Neste caso, ao ter em mãos o livro poético de Bernadéte Costa, cuja obra em si já é forte, diferente, enxuta, cujos versos são produzidos por uma poeta, “igual uma arqueira Zen que acerta sempre no alvo (..), reproduzindo o que escreve Karl, o prefácio dele acaba tornando o livro ascendente.
E eu, premiado que fui com “Vácuo Quântico”, claro, vou passar os feriados de fim de ano consumindo mistérios, onde tentarei desvendar essa lírica com demasiada reflexão. E já começo com: “Na água do chuveiro,/ bebo o chá de hortelã/ que passa cortante na garganta/ semelhantes a agulhas de gelo”.
Veja que curioso: nos versos acima, ela brinca com os elementos naturais. A água, por exemplo, pode ser associada à purificação espiritual. O banho em si pode ser visto como rito de limpeza metafísica. A “agulha de gelo” me leva a crer o que li em algumas culturas, isto é, sentir sensações extremas (calor e frio) pode “ser uma espécie de ritual de passagem ou de fortalecimento espiritual”.
A fusão do chá quente com a “água do chuveiro”, se torna gelo em sentido figurado, e ilustra, em minha interpretação com total liberdade poética, a busca pela harmonia dos contrários, um símbolo de transcendência pessoal. Aliás, a noção de “harmonia dos contrários” como símbolo de transcendência, tem raízes em Heráclito, passa pela teologia místico-filosófica de Nicolau de Cusa e ganha relevância contemporânea na abordagem psicológica de Jung, ilustrando como, em diferentes épocas, uma reconciliação ‘dos opostos’ são vistos como via de acesso a patamares mais elevados de compreensão ou espiritualidade.

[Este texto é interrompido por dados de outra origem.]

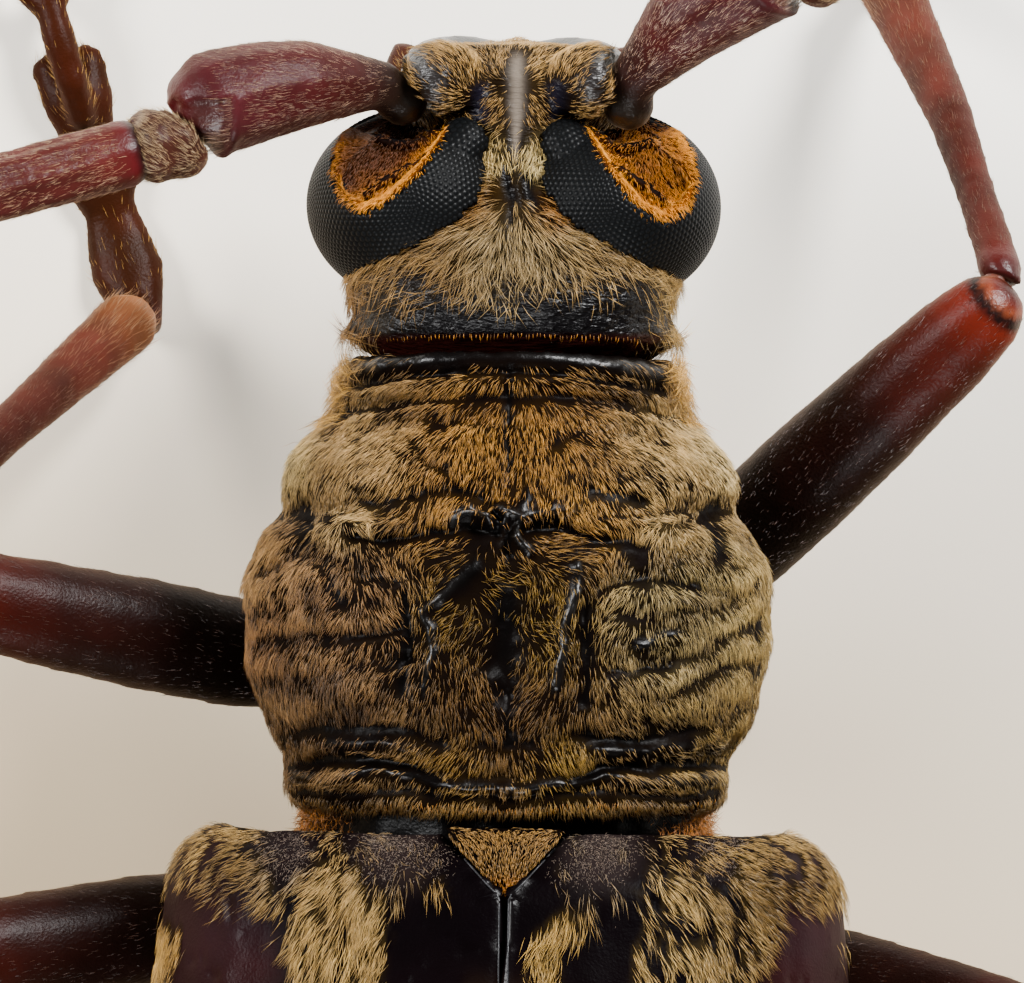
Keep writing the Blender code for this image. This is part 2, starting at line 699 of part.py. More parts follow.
def make_mouthparts():
    """Mandibles and palps, trimmed where they meet the head."""
    for side, word in ((+1, "left"), (-1, "right")):
        face = [head_core(LINK_GAP), rounded(CLYPEUS, 1, LINK_GAP), rounded(LIP, 1, LINK_GAP)]
        face.append(rounded(CHEEK, side, LINK_GAP, 8, 6))
        path = [mirrored(p, side) for p in MANDIBLE]
        sizes = (MANDIBLE_HALF_WIDTHS, MANDIBLE_HALF_WIDTHS, (1, 0, 0), 8, 2)
        jaw = place(f"mandible_{word}", limb_form("mandible", path, *sizes), BEETLE, "dark_shell")
        cut_by(jaw, *face)
        path = [mirrored(p, side) for p in PALP]
        sizes = (PALP_RADII, PALP_RADII, (0, 0, 1), 6, 2)
        palp = place(f"palp_{word}", limb_form("palp", path, *sizes), BEETLE, "red_limb")
        cut_by(palp, head_core(LINK_GAP), rounded(CHEEK, side, LINK_GAP, 8, 6))


def wing_case_surface(side):
    """Half of the domed back as an open sheet, from the seam down to the side margin."""
    behind, widths, tops = np.array(WING_CASES).T
    shape = bmesh.new()
    rows = []
    for y in places_along(behind[0], behind[-1], WING_CASE_STEP, WING_CASE_BENDS):
        half_width, top = (float(smooth_through(behind, v, y)) for v in (widths, tops))
        level = min(WING_CASE_LEVEL, top - WING_CASE_LEAST_RISE)
        margin = WING_CASE_MARGIN + WING_CASE_MARGIN_RISE * (y / behind[-1]) ** 3
        row = [(SUTURE_HALF_GAP, top + SUTURE_RISE)]
        for i in range(1, WING_CASE_ARC_POINTS):
            turn = math.pi / 2 * (1 - i / (WING_CASE_ARC_POINTS - 1))
            x = half_width * math.cos(turn) ** (2 / WING_CASE_POWER)
            z = level + (top - level) * math.sin(turn) ** (2 / WING_CASE_POWER)
            row.append((x, z))
        row += [
            (half_width - WING_CASE_MARGIN_TUCK / 6, (level + margin) / 2),
            (half_width - WING_CASE_MARGIN_TUCK, margin),
        ]
        rows.append([shape.verts.new(Vector((side * x, y, z)) * MM) for x, z in row])
    for first, second in zip(rows, rows[1:]):
        for i in range(len(first) - 1):
            corners = (first[i], first[i + 1], second[i + 1], second[i])
            shape.faces.new(corners if side < 0 else corners[::-1])
    mesh = bpy.data.meshes.new("wing_case")
    bmesh.ops.recalc_face_normals(shape, faces=shape.faces)
    if sum(face.normal.z for face in shape.faces) < 0:
        bmesh.ops.reverse_faces(shape, faces=shape.faces)
    shape.to_mesh(mesh)
    shape.free()
    mesh.shade_smooth()
    return mesh


def scutellum_form(grow=0.0):
    """The small three-cornered plate between the wing case bases, with a rounded point.

    A grown one, which cuts the room for it, grows more in height, so that it cuts right through.
    """
    half_width = SCUTELLUM_HALF_WIDTH + grow
    outline = [(half_width, -grow)]
    for i in range(SCUTELLUM_ARC_POINTS):
        turn = math.pi * i / (SCUTELLUM_ARC_POINTS - 1)
        back = (SCUTELLUM_LENGTH + grow) * math.sin(turn) ** SCUTELLUM_POINTEDNESS
        outline.append((half_width * math.cos(turn), back + 0.02))
    outline.append((-half_width, -grow))
    top = SCUTELLUM_TOP + 3 * grow
    bottom = SCUTELLUM_TOP - SCUTELLUM_THICK - 4 * grow
    lower = [(x, y, bottom) for x, y in outline]
    upper = [(x, y, top - SCUTELLUM_FALL * abs(x)) for x, y in outline]
    poles = [(0, SCUTELLUM_MIDDLE, bottom), (0, SCUTELLUM_MIDDLE, top + SCUTELLUM_FALL)]
    return closed_loft("scutellum", [lower, upper], poles)


def make_back():
    """Both wing cases, the scutellum, the rear thorax and the abdomen."""
    for side, word in ((+1, "left"), (-1, "right")):
        case = place(f"wing_case_{word}", wing_case_surface(side), BEETLE, "wing_case")
        wall = case.modifiers.new("wall", "SOLIDIFY")
        wall.thickness = WING_CASE_WALL * MM
        wall.offset = -1.0
        cut_by(case, scutellum_form(PLATE_GAP))
    place("scutellum", scutellum_form(), BEETLE, "gold_down")
    thorax = place("rear_thorax", underbody_form("thorax", REAR_THORAX), BEETLE, "gold_down")
    cut_by(thorax, scutellum_form(PLATE_GAP))
    abdomen_form = underbody_form("abdomen", ABDOMEN, seams=VENTRITE_SEAMS)
    place("abdomen", abdomen_form, BEETLE, "dark_shell")


def body_cutters(pair):
    """The grown bodies that a coxa or femur of that pair could touch."""
    thorax = underbody_form("thorax", REAR_THORAX, BODY_GAP)
    if pair == "fore":
        return [prothorax_form(BODY_GAP, relief=False)]
    if pair == "mid":
        return [thorax]
    return [thorax, underbody_form("abdomen", ABDOMEN, BODY_GAP)]


def limb_between(name, start, end, form, half_width, half_thick, broad, bow, grow=0.0):
    """A bowed limb of the given form between two points."""
    start, end = Vector(start), Vector(end)
    upper, lower = (start.lerp(end, share) for share in BOW_SHARES)
    path = [start, upper + bow, lower + BOW_LEFT * bow, end]
    marks, wides, thicks = np.array(form).T
    sizes = (wides * half_width, thicks * half_thick)
    return limb_form(name, path, *sizes, broad, LIMB_SIDES, marks=marks, grow=grow)


def hip_pieces(side, pair, hip, grow=0.0):
    """Coxa and trochanter of one leg."""
    trochanter = (hip, (TROCHANTER_RADIUS,) * 3)
    return [rounded(COXAE[pair], side, grow, 10, 6), rounded(trochanter, side, grow, 8, 5)]


def foot_link(start, end, half_start, half_end, height, foot_start, foot_run):
    """One flat-soled foot link between two shares of the foot's run; the first rises to the ankle."""
    a, b = foot_start + foot_run * start, foot_start + foot_run * end
    lift = Vector((0, 0, 0.30 * height - SOLE_DROP))
    middle = a.lerp(b, 0.55) + Vector((0, 0, 0.05))
    ankle_rise = Vector((0, 0, ANKLE_RISE if start < 0 else 0))
    path = [a + lift + ankle_rise, middle + lift, b + lift * 0.9]
    widths = (0.9 * half_start, half_end, 0.72 * half_end)
    thicks = (0.36 * height, 0.48 * height, 0.28 * height)
    broad = Vector((-foot_run.y, foot_run.x, 0))
    return limb_form("link", path, widths, thicks, broad, FOOT_SIDES)


def make_foot(side, pair, ankle, claws_end):
    """The tarsus: two wedge links, a lobed third, a slender claw link and two claws."""
    word = "left" if side > 0 else "right"
    ankle = mirrored(ankle, side)
    start = Vector((ankle.x, ankle.y, 0))
    end = Vector((claws_end[0] * side, claws_end[1], 0))
    run = end - start
    across = Vector((-run.y, run.x, 0)).normalized()
    pieces = [foot_link(*link, start, run) for link in FOOT_LINKS]
    first, last, half_start, half_end, height = LOBED_LINK
    for lobe in (+1, -1):
        spread = across * LOBE_SPREAD * lobe
        lobe_run = run + spread / (last - first) * 0.8
        lobe_start = start + run * first - lobe_run * first + spread * 0.15
        pieces.append(foot_link(first, last, half_start, half_end, height, lobe_start, lobe_run))
    a, b = (start + run * share for share in CLAW_LINK)
    path = [p + Vector((0, 0, up)) for p, up in zip((a, a.lerp(b, 0.5), b), CLAW_LINK_HEIGHTS)]
    slim = (CLAW_LINK_HALF_WIDTHS, CLAW_LINK_HALF_WIDTHS)
    pieces.append(limb_form("claw_link", path, *slim, across, 6))
    forward = run.normalized()
    for lobe in (+1, -1):
        path = [b + forward * on + across * out * lobe + Vector((0, 0, up)) for on, out, up in CLAW_PATH]
        pieces.append(limb_form("claw", path, CLAW_RADII, CLAW_RADII, across, 5))
    return joined(f"{pair}_foot_{word}", pieces, "red_limb")


def floor_block():
    """A block whose top is the floor; it trims the soles flat."""
    shape = bmesh.new()
    bmesh.ops.create_cube(shape, size=1.0)
    bmesh.ops.scale(shape, vec=Vector(FLOOR_BLOCK) * MM, verts=shape.verts)
    bmesh.ops.translate(shape, vec=Vector((0, 0, -FLOOR_BLOCK[2] / 2)) * MM, verts=shape.verts)
    mesh = bpy.data.meshes.new("floor_block")
    shape.to_mesh(mesh)
    shape.free()
    return mesh


def make_leg(side, pair, hip, knee, ankle, claws_end):
    """Coxa with trochanter, femur, tibia and foot."""
    word = "left" if side > 0 else "right"
    hip_node = joined(f"{pair}_coxa_{word}", hip_pieces(side, pair, hip), "dark_shell")
    cut_by(hip_node, *body_cutters(pair))

    hip_at, knee_at, ankle_at = (mirrored(p, side) for p in (hip, knee, ankle))
    thigh = knee_at - hip_at
    thigh_across = Vector((-thigh.y, thigh.x, 0)).normalized()
    femur_form = (FEMUR_FORM, FEMUR_HALF_WIDTH, FEMUR_HALF_THICK, thigh_across)
    thigh_bow = Vector((0, 0, FEMUR_BOW))
    shape = limb_between("femur", hip_at, knee_at, *femur_form, thigh_bow)
    femur = place(f"{pair}_femur_{word}", shape, BEETLE, "red_limb")
    cut_by(femur, *hip_pieces(side, pair, hip, LINK_GAP), *body_cutters(pair))

    shin = ankle_at - knee_at
    shin_across = Vector((-shin.y, shin.x, 0)).normalized()
    tibia_form = (TIBIA_FORM, TIBIA_HALF_WIDTH, TIBIA_HALF_THICK, shin_across)
    shin_bow = Vector((thigh.x, thigh.y, 0)).normalized() * TIBIA_SWING + Vector((0, 0, TIBIA_BOW))
    shape = limb_between("tibia", knee_at, ankle_at, *tibia_form, shin_bow)
    tibia = place(f"{pair}_tibia_{word}", shape, BEETLE, "red_limb")
    cut_by(tibia, limb_between("femur", hip_at, knee_at, *femur_form, thigh_bow, grow=LINK_GAP))

    foot = make_foot(side, pair, ankle, claws_end)
    grown_tibia = limb_between("tibia", knee_at, ankle_at, *tibia_form, shin_bow, grow=LINK_GAP)
    cut_by(foot, grown_tibia, floor_block())


def feeler_way(side, heading, climb):
    """Unit direction from a heading forward of straight out to the side, and a climb."""
    turn, rise = math.radians(heading), math.radians(climb)
    return Vector(
        (side * math.cos(turn) * math.cos(rise), -math.sin(turn) * math.cos(rise), math.sin(rise))
    )


def feeler_link(start, way, sizes, grow=0.0):
    """A link that swells to its tip; the scape also has a bent neck."""
    name, length, at_base, at_middle, at_tip = sizes
    forward = Vector((0, 0, 1)).cross(way).normalized()
    if forward.y > 0:
        forward = -forward
    path = [start, start + way * length * 0.5, start + way * length]
    if name == "scape":
        path = [
            start + way * length * share + forward * off + Vector((0, 0, up))
            for share, off, up in SCAPE_PATH
        ]
    tip_shares = LAST_LINK_TIP_SHARES if name == "link11" else FEELER_TIP_SHARES
    widths = [share * at_base for share in FEELER_BASE_SHARES]
    widths += [at_middle, *(share * at_tip for share in tip_shares)]
    thicks = np.array(widths) * (1.0 if name in ("scape", "pedicel") else FEELER_FLATTEN)
    marks = FEELER_MARKS.get(name, FEELER_MARKS["other"])
    return limb_form(name, path, widths, thicks, forward, FEELER_SIDES, marks=marks, grow=grow)


def make_feeler(side):
    """Eleven links, each with its base cupped round the tip of the one before."""
    word = "left" if side > 0 else "right"
    start = mirrored(SOCKET_CENTRE, side)
    before = None
    for sizes, heading, climb in zip(FEELER_LINKS, FEELER_HEADINGS[side], FEELER_CLIMBS):
        name, length = sizes[0], sizes[1]
        way = feeler_way(side, heading, climb)
        shape = feeler_link(start, way, sizes)
        node_name = f"feeler_{name}_{word}"
        if name == "scape":
            condyle = ball("condyle", start, (SCAPE_BALL_RADIUS,) * 3, 10, 7)
            joined(node_name, [shape, condyle], "red_limb")
        else:
            cut_by(place(node_name, shape, BEETLE, "red_limb"), before)
        before = feeler_link(start, way, sizes, grow=LINK_GAP)
        start = start + way * (length - FEELER_LINK_OVERLAP)
        if name == "scape":
            back_along, back_across = PEDICEL_SEAT
            backward = Vector((0, 0, 1)).cross(way).normalized()
            if backward.y < 0:
                backward = -backward
            start = start - way * back_along + backward * back_across


def stand_on_origin():
    """Moves the nodes so that the middle of their box is over the origin, with the floor at zero."""
    nodes = list(BEETLE.objects)
    corners = np.array([v.co for obj in nodes for v in obj.data.vertices])
    low, high = corners.min(axis=0), corners.max(axis=0)
    shift = Matrix.Translation((-(low[0] + high[0]) / 2, -(low[1] + high[1]) / 2, -low[2]))
    for obj in nodes:
        obj.data.transform(shift)


clear_scene()
BEETLE = new_collection("longhorn_beetle")
CUTTERS = new_collection("cutters")
make_prothorax()
make_head()
make_eyes()
make_mouthparts()
make_back()
for leg in LEGS:
    make_leg(*leg)
for feeler_side in (+1, -1):
    make_feeler(feeler_side)
stand_on_origin()
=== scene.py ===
"""The looks of a longhorn beetle: fine skins, faceted eyes and a coat of short hair on its solids.

Shapes are worked out in millimetres, measured from the floor under the joint of prothorax and wing
cases, with the head towards -Y and the beetle's left at +X. At the end each piece is put where the
solids are.
"""

import itertools
import math
from collections import namedtuple

import bmesh
import bpy
import numpy as np
from mathutils import Matrix, Vector
from mathutils.bvhtree import BVHTree
from mathutils.kdtree import KDTree


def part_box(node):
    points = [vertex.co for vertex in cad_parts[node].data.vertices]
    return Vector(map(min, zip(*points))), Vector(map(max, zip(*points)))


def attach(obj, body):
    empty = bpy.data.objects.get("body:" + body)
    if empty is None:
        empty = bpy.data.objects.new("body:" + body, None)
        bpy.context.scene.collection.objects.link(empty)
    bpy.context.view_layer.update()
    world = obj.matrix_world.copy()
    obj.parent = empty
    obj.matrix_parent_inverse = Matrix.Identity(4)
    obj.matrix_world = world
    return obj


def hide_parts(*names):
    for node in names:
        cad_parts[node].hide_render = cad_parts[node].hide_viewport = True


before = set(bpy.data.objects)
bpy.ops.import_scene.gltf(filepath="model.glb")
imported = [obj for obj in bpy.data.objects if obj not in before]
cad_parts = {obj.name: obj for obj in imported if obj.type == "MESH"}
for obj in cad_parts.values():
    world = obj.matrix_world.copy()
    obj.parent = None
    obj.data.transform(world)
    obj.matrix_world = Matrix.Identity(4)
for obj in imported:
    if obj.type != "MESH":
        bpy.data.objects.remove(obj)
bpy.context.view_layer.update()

MM = 0.001
SIDES = ((+1, "left"), (-1, "right"))

# The camera looks straight down on the back. A pixel of the photograph is 0.016 mm there.
CAMERA_PLACE = (-0.037, -5.416, 192.0)
CAMERA_ROLL = 0.8
CAMERA_LENS = 395.5
CAMERA_SENSOR = 36.0
ROOM_LIGHT = 0.09
PHOTO_WIDTH = 1024.0
PHOTO_MIDDLE = (512.0, 491.5)


# Frame and measuring


def body_origin():
    """The floor point under the joint of prothorax and wing cases, in metres."""
    left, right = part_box("wing_case_left"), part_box("wing_case_right")
    return Vector(((left[1].x + right[0].x) / 2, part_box("scutellum")[0].y, 0.0))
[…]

Então, nessa pequena amostra da abundância lírica e mística do que é “Vácuo Quântico”, volto a me emocionar quando entendo, em alguns dos poemas, com base nessa difícil fusão de opostos, sê-los representações subliminares de uma jornada da autora em busca do equilíbrio lírico, enquanto Bernadéte continua na labuta diária de construir pontes poéticas.
Mhario Lincoln é presidente da Academia Poética Brasileira.